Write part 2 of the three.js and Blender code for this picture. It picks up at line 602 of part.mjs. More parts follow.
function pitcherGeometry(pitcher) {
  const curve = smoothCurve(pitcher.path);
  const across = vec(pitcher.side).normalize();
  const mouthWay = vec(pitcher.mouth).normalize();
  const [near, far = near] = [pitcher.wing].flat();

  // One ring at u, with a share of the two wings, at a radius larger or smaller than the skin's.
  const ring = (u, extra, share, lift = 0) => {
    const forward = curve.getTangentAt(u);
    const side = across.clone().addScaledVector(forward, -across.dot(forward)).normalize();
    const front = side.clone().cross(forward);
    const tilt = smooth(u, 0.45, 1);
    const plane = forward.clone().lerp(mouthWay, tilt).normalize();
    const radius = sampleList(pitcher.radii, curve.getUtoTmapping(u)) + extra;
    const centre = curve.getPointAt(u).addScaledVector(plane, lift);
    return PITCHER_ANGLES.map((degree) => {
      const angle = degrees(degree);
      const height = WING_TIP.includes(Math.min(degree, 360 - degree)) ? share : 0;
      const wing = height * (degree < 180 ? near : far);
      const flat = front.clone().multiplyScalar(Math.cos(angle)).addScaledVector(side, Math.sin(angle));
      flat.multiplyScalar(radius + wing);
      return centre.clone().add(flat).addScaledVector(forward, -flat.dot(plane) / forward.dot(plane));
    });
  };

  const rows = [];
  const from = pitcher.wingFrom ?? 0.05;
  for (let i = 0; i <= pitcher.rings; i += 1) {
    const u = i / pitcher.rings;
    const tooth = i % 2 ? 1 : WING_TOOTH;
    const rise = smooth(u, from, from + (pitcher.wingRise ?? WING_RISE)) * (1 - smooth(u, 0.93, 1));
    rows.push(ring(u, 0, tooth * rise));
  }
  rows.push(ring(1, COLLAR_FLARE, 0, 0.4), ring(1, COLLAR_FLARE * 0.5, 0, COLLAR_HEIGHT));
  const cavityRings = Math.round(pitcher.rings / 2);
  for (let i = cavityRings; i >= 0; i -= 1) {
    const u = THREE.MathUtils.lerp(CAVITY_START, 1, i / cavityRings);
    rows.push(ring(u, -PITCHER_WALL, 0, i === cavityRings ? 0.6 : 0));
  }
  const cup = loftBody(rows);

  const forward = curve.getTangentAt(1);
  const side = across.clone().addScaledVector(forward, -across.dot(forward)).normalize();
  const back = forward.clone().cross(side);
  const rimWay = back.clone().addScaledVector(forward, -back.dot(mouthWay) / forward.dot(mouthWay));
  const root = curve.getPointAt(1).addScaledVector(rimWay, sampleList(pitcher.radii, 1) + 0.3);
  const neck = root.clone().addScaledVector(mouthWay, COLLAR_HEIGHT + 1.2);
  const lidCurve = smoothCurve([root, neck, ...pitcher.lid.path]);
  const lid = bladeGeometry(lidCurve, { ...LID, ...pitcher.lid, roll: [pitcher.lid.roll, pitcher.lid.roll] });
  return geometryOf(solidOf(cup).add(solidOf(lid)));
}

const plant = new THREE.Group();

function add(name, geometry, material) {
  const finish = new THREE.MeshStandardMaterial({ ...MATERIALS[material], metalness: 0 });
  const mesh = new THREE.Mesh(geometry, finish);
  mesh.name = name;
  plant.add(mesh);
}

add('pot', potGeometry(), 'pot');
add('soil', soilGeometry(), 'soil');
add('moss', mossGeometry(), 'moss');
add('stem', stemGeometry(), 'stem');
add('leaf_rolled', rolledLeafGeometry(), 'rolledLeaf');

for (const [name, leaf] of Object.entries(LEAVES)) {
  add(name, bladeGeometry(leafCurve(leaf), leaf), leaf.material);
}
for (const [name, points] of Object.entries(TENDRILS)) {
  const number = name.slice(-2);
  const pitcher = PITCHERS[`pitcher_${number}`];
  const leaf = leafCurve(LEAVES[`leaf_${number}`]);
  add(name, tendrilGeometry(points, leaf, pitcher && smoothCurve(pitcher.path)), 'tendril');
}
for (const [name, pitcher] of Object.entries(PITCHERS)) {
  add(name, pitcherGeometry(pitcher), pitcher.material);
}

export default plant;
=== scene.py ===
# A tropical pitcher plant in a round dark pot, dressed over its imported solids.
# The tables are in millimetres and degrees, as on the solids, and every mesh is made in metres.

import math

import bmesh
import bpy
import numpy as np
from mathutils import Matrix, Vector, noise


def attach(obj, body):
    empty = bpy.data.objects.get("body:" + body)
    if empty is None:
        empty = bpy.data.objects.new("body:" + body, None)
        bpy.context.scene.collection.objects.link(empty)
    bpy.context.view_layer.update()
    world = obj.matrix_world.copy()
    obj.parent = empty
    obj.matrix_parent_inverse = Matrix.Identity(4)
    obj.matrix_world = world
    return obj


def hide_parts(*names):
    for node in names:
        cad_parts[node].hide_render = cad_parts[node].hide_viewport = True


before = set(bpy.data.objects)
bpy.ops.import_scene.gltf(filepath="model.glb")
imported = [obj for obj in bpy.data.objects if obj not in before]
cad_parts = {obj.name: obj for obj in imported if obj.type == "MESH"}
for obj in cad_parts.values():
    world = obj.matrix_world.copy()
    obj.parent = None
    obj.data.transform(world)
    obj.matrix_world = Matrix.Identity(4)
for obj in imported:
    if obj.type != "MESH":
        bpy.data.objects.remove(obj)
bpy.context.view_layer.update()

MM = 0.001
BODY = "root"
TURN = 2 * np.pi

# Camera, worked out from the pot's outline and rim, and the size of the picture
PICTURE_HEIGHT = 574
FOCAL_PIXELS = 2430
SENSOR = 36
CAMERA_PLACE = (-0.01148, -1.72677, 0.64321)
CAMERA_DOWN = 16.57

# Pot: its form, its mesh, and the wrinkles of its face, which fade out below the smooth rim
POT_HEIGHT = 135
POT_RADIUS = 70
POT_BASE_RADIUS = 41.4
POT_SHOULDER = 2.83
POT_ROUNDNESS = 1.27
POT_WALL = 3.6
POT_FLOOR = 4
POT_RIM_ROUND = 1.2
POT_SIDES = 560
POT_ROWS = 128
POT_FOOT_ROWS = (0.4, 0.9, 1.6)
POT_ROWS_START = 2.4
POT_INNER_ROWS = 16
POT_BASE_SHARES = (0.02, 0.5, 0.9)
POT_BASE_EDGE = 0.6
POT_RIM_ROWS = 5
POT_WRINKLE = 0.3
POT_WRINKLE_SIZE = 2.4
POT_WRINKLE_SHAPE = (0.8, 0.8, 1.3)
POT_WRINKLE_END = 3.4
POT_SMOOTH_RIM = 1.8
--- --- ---
> Task goal
Extract, unchanged, the closing run of lines that opens with the line containing "obj.data.transform(world)" and ends with the last line.

> Result of the task
    obj.data.transform(world)
    obj.matrix_world = Matrix.Identity(4)
for obj in imported:
    if obj.type != "MESH":
        bpy.data.objects.remove(obj)
bpy.context.view_layer.update()

MM = 0.001
BODY = "root"
TURN = 2 * np.pi

# Camera, worked out from the pot's outline and rim, and the size of the picture
PICTURE_HEIGHT = 574
FOCAL_PIXELS = 2430
SENSOR = 36
CAMERA_PLACE = (-0.01148, -1.72677, 0.64321)
CAMERA_DOWN = 16.57

# Pot: its form, its mesh, and the wrinkles of its face, which fade out below the smooth rim
POT_HEIGHT = 135
POT_RADIUS = 70
POT_BASE_RADIUS = 41.4
POT_SHOULDER = 2.83
POT_ROUNDNESS = 1.27
POT_WALL = 3.6
POT_FLOOR = 4
POT_RIM_ROUND = 1.2
POT_SIDES = 560
POT_ROWS = 128
POT_FOOT_ROWS = (0.4, 0.9, 1.6)
POT_ROWS_START = 2.4
POT_INNER_ROWS = 16
POT_BASE_SHARES = (0.02, 0.5, 0.9)
POT_BASE_EDGE = 0.6
POT_RIM_ROWS = 5
POT_WRINKLE = 0.3
POT_WRINKLE_SIZE = 2.4
POT_WRINKLE_SHAPE = (0.8, 0.8, 1.3)
POT_WRINKLE_END = 3.4
POT_SMOOTH_RIM = 1.8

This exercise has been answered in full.